Novel continuous flow synthesis, characterization and antibacterial studies of nanoscale zinc substituted hydroxyapatite bioceramics

Abstract

Calcium phosphates predominantly hydroxyapatite (HA) has extensively been used as bone substitute material and as coatings on metallic implants because of its high biocompatibility and bioactivity in bone mineralization. In order to enhance bioactivity of HA, hydroxyapatite has been substituted with divalent cations and anions.
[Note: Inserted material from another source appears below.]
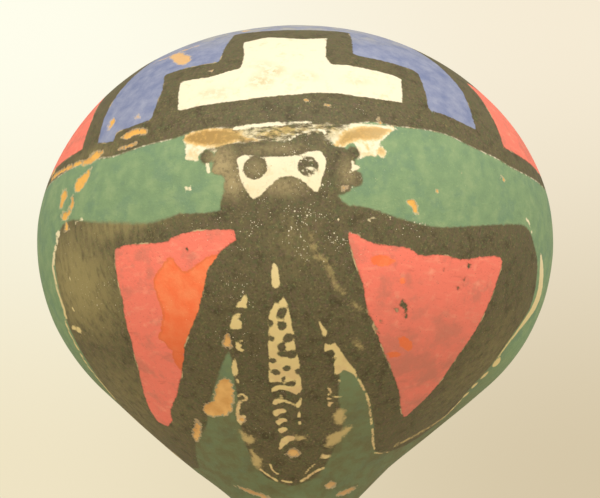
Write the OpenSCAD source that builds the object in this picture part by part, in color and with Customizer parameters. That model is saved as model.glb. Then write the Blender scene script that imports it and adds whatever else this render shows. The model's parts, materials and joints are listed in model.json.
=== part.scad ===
// A maraca: a hollow painted gourd on a turned wooden handle, with loose seeds inside.
// It stands upright: +Z runs up the handle's axis, and z = 0 is the flat end of the handle.
// Millimetres.

/* [Head] */
// Widest diameter of the gourd
head_d = 100; // [85:1:115]
// Height of the dome above the widest line
dome_h = 42.3; // [38:0.1:48]
// Fullness of the dome, where 2 is a plain ellipse
dome_power = 1.93; // [1.8:0.01:2.3]
// Radius of the turn from the widest line down to the cone
turn_r = 37.1; // [32:0.1:40]
// Angle between the cone and the axis
cone_angle = 50.1; // [46:0.1:54]
// Thickness of the dried shell
wall = 3; // [2:0.1:4]

/* [Neck] */
// Outer diameter of the gourd's neck and of the grip
neck_d = 22; // [20:0.5:26]
// Length of the neck below the corner that the cone would make with it
neck_len = 8; // [6:0.5:12]
// Radius of the hollow where the cone runs into the neck
neck_blend_r = 4; // [2:0.5:5]
// Bevel on the neck's end and on the shoulder of the handle, which holds the putty
bevel = 1.2; // [0.8:0.1:1.6]
// How far the putty stands out of the joint
putty_proud = 0.7; // [0.3:0.1:1.2]

/* [Handle] */
// Length of the grip, from its flat end to the shoulder that meets the neck
grip_len = 112; // [90:1:115]
// Radius of the rounded edge of the flat end
butt_round = 3; // [1:0.5:4]
// Diameter of the tenon that is glued into the neck
tenon_d = 15; // [13:0.5:15]
// Length of the tenon above the shoulder
tenon_len = 22; // [14:1:24]
// Glue gap round the tenon
glue_gap = 0.1; // [0.05:0.01:0.15]

/* [Pegs] */
// Diameter of a peg through the neck into the tenon
peg_d = 2.4; // [2:0.1:3]
// Length of a peg
peg_len = 7.5; // [6:0.5:8]
// Clearance round a peg
peg_gap = 0.03; // [0.02:0.01:0.05]

/* [Seeds] */
// Length of the longest seed
seed_len = 7.4; // [6:0.1:7.4]
// Width of the longest seed
seed_w = 6.2; // [5:0.1:6.2]
// Seeds in the ring next to the tenon
inner_seeds = 9; // [6:1:9]
// Seeds in the ring outside it
outer_seeds = 15; // [8:1:15]
// Clear space round every seed
seed_gap = 0.5; // [0.3:0.1:0.5]

/* [Hidden] */
$fn = 96;
head_r = head_d / 2;
neck_r = neck_d / 2;
tenon_r = tenon_d / 2;
bore_r = tenon_r + glue_gap;
arc_steps = 20;
dome_steps = 30;
small_steps = 6;

// The turn is an arc that leaves the widest line upright and ends along the cone.
turn_centre_r = head_r - turn_r;
turn_end_r = turn_centre_r + turn_r * cos(cone_angle);
turn_drop = turn_r * sin(cone_angle);
corner_drop = turn_drop + (turn_end_r - neck_r) / tan(cone_angle);

// Heights along the axis
shoulder_z = grip_len;
corner_z = shoulder_z + neck_len;
widest_z = corner_z + corner_drop;
blend_z = corner_z - neck_blend_r * tan(cone_angle / 2);
peg_z = shoulder_z + neck_len / 2;

// The inside of the cone is the outside moved in by the wall.
inner_turn_r = turn_r - wall;
inner_turn_end_r = turn_centre_r + inner_turn_r * cos(cone_angle);
inner_turn_end_z = widest_z - inner_turn_r * sin(cone_angle);
function inner_cone_z(r) = inner_turn_end_z - (inner_turn_end_r - r) / tan(cone_angle);

// Half a seed's length, and the ring radii, which leave every seed its own clear column
seed_half = seed_len / 2;
inner_ring_r = tenon_r + seed_gap + seed_half + 0.1;
outer_ring_r = inner_ring_r + seed_len + seed_gap + 0.1;
seed_count = inner_seeds + outer_seeds;
// The sharp end of a seed is narrower than its blunt end by this share each way.
seed_taper = 0.14;
golden_angle = 137.5;

function seed_name(i) = str("seed_", i < 10 ? "0" : "", i);

// Points of an arc in the half plane, from angle a0 to a1
function arc(centre, r, a0, a1, steps) = [
    for (k = [0:steps])
        let (a = a0 + (a1 - a0) * k / steps)
        centre + r * [cos(a), sin(a)]
];

// The dome from the crown down to the widest line, as a superellipse
function dome(r, h) = [
    for (k = [dome_steps:-1:1])
        let (a = 90 * k / dome_steps)
        [r * pow(max(cos(a), 0), 2 / dome_power), widest_z + h * pow(sin(a), 2 / dome_power)]
];

// The turn, from the widest line to the start of the cone
function turn(r) = arc([turn_centre_r, widest_z], r, 0, -cone_angle, arc_steps);

function outer_profile() = concat(
    dome(head_r, dome_h),
    turn(turn_r),
    arc([neck_r + neck_blend_r, blend_z], neck_blend_r, 180 - cone_angle, 180, small_steps),
    [[neck_r, shoulder_z + bevel], [neck_r - bevel, shoulder_z]]
);

function inner_profile() = concat(
    dome(head_r - wall, dome_h - wall),
    turn(inner_turn_r),
    [[bore_r, inner_cone_z(bore_r)], [bore_r, shoulder_z]]
);

function reversed(points) = [for (k = [len(points) - 1:-1:0]) points[k]];

// A rod along X from x0 to x1 at the height of the pegs
module cross_rod(r, x0, x1) {
    translate([x0, 0, peg_z])
        rotate([0, 90, 0])
            cylinder(r = r, h = x1 - x0, $fn = 32);
}

module peg_hole(side) {
    mirror([side < 0 ? 1 : 0, 0, 0])
        cross_rod(peg_d / 2 + peg_gap, neck_r - peg_len, neck_r + 1);
}

module peg(side) {
    color("burlywood")
        mirror([side < 0 ? 1 : 0, 0, 0])
            cross_rod(peg_d / 2, neck_r - peg_len, neck_r);
}

// The hollow gourd, open at its neck
module gourd_shell() {
    color("seagreen")
        difference() {
            rotate_extrude()
                polygon(concat(outer_profile(), reversed(inner_profile())));
            peg_hole(1);
            peg_hole(-1);
        }
}

// The grip, with a rounded flat end, a bevelled shoulder and the tenon
module handle() {
    color("peru")
        difference() {
            rotate_extrude()
                polygon(concat(
                    [[0, 0]],
                    arc([neck_r - butt_round, butt_round], butt_round, -90, 0, small_steps),
                    [
                        [neck_r, shoulder_z - bevel],
                        [neck_r - bevel, shoulder_z],
                        [tenon_r, shoulder_z],
                        [tenon_r, shoulder_z + tenon_len - bevel],
                        [tenon_r - bevel, shoulder_z + tenon_len],
                        [0, shoulder_z + tenon_len]
                    ]
                ));
            peg_hole(1);
            peg_hole(-1);
        }
}

// The bead of putty in the groove between the shoulder and the neck
module neck_putty() {
    color("darkkhaki")
        rotate_extrude()
            polygon([
                [neck_r - bevel, shoulder_z],
                [neck_r, shoulder_z - bevel],
                [neck_r + putty_proud, shoulder_z - bevel / 2],
                [neck_r + putty_proud, shoulder_z + bevel / 2],
                [neck_r, shoulder_z + bevel]
            ]);
}

// The half outline of an egg, from its blunt end to its sharp end
function seed_profile() = [
    for (k = [-small_steps:small_steps])
        let (a = 90 * k / small_steps)
        [abs(k) == small_steps ? 0 : seed_w / 2 * cos(a) * (1 - seed_taper * sin(a)), seed_half * sin(a)]
];

// Seeds 1 to inner_seeds sit in the inner ring, and the rest in the outer one.
function in_inner_ring(i) = i <= inner_seeds;
function ring_r(i) = in_inner_ring(i) ? inner_ring_r : outer_ring_r;
function ring_angle(i) = in_inner_ring(i)
    ? 360 * (i - 1) / inner_seeds
    : 360 * (i - inner_seeds - 0.5) / outer_seeds;
// Every fifth seed is full size, and the others are up to an eighth smaller.
function seed_scale(i) = 1 - (i % 5) / 32;
// A seed's centre rests this far above the inside of the cone.
function seed_rest_z(i) = inner_cone_z(ring_r(i)) + (seed_half + seed_gap) / sin(cone_angle);

module seed(i) {
    color("saddlebrown")
        rotate([0, 0, ring_angle(i)])
            translate([ring_r(i), 0, seed_rest_z(i)])
                rotate([50 + golden_angle * i, 0, golden_angle * i])
                    scale(seed_scale(i))
                        rotate_extrude($fn = 48)
                            polygon(seed_profile());
}

gourd_shell();
handle();
neck_putty();
peg(-1);  // peg_left
peg(1);  // peg_right
for (i = [1:seed_count])
    seed(i);
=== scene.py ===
"""The looks of a painted gourd maraca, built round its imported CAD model.

Lengths in this file are millimetres, and turn into Blender's metres where a mesh is made.
A place on the gourd is (degrees, up): degrees round it from the front, which faces -Y,
positive towards +X, and the length along its outline up from its widest line.
"""

import json
import math

import bmesh
import bpy
import numpy as np
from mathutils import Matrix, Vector, noise

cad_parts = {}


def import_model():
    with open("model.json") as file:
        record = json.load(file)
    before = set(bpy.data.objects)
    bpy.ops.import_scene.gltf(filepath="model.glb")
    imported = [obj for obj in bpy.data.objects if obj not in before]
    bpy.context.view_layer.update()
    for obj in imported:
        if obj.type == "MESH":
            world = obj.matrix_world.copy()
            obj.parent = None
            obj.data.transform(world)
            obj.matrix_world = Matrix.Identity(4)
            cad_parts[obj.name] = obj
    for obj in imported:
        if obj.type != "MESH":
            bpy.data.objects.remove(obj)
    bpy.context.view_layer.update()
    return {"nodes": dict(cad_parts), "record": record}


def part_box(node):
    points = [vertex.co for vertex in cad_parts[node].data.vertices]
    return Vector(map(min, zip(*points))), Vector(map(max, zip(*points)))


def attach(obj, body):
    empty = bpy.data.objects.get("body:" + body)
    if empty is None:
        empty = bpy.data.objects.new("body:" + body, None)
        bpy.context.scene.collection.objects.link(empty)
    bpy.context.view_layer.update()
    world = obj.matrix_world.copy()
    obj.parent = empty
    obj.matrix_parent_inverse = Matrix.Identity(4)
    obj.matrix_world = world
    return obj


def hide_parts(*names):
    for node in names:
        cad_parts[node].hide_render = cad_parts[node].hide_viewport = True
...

In this research, zinc substituted hydroxyapatite powder (<100nm) was synthesized from aqueous solution of calcium nitrate tetrahydrate (with different concentration of Zn ions) and diammonium hydrogen phosphate in the presence of ammonium hydroxide solution through a novel continuous plastic flow synthesis (CPFS) at 70°C in 5min residence time at pH 11. The obtained powders were physically characterized using transmission electron microscopy (TEM), Scanning electron microscopy (SEM), BET surface area analysis, X-ray powder diffraction analysis (XRD), and FTIR and Raman spectroscopy. In addition, the particle size was evaluated by Dynamic light scattering (DLS). The chemical structural analysis of all as prepared samples was done using X-ray photoelectron spectroscopy (XPS).The present study showed that all nanoscale particulates had rod like morphology (at low Zn concentration), which changed to semispherical morphology with increasing Zn contents. It was also investigated that zinc substituted hydroxyapatite gave better antibacterial protection than pure HA. Thus, the CPFS system facilitated rapid production of high surface area nanoscale crystals of hydroxyapatite modified by Zn ions with controlled particle properties (crystallinity, size, shape) at (near) ambient conditions.